Honestly, I don’t think I can dream up a science job I would want less than this. Just imagine the reams and reams of irrelevant background literature you’d have to read in order to do the job well.
Heather: I didn’t really think you were advocating that – I should have added some tongue in cheek punctuation to make that clear ;oP
But if you’ve got enough time to read, understand and rewrite a student’s interpretation of a paper, then show them how to do it properly, you should probably just review the MS yourself.
Richard: if it’s background literature you have to read to do the job well, then it’s probably not irrelevant…
But I’m sure there are plenty more people out there who are interested in/suited to this sort of work. Just as some researchers would make lousy lecturers, editors or public faces for their field.

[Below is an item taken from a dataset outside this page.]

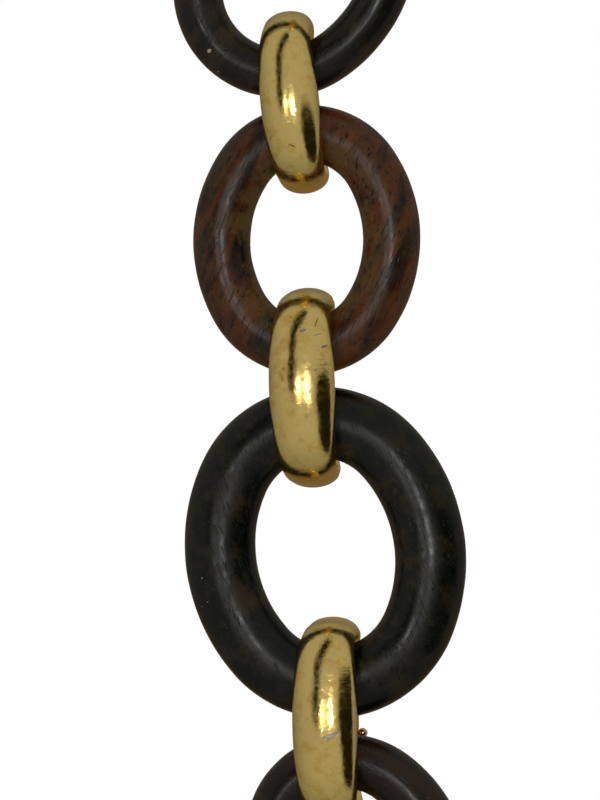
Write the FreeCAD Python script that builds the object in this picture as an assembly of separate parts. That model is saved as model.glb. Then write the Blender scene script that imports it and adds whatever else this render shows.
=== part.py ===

Or perhaps I just missed your tongue filled cheek in the first read, Richard. Like I said, smiley punctuation works wonders in these situations.
Mmm, yes, perhaps I should have clarified…
‘irrelevant’ meaning ‘irrelevant to my scientific interests’
and yes, at least one ;) was in order :D :P etc.
I think a journal is more fresh, and more open to publishing papers with new concepts and challenging ideas, if it uses the widest possible reviewer base from within the scientific community – within its subject remit (which, for Nature, is large). Using only a small group of referees would, I think, tend towards conservativism, and result in less variety of perspective.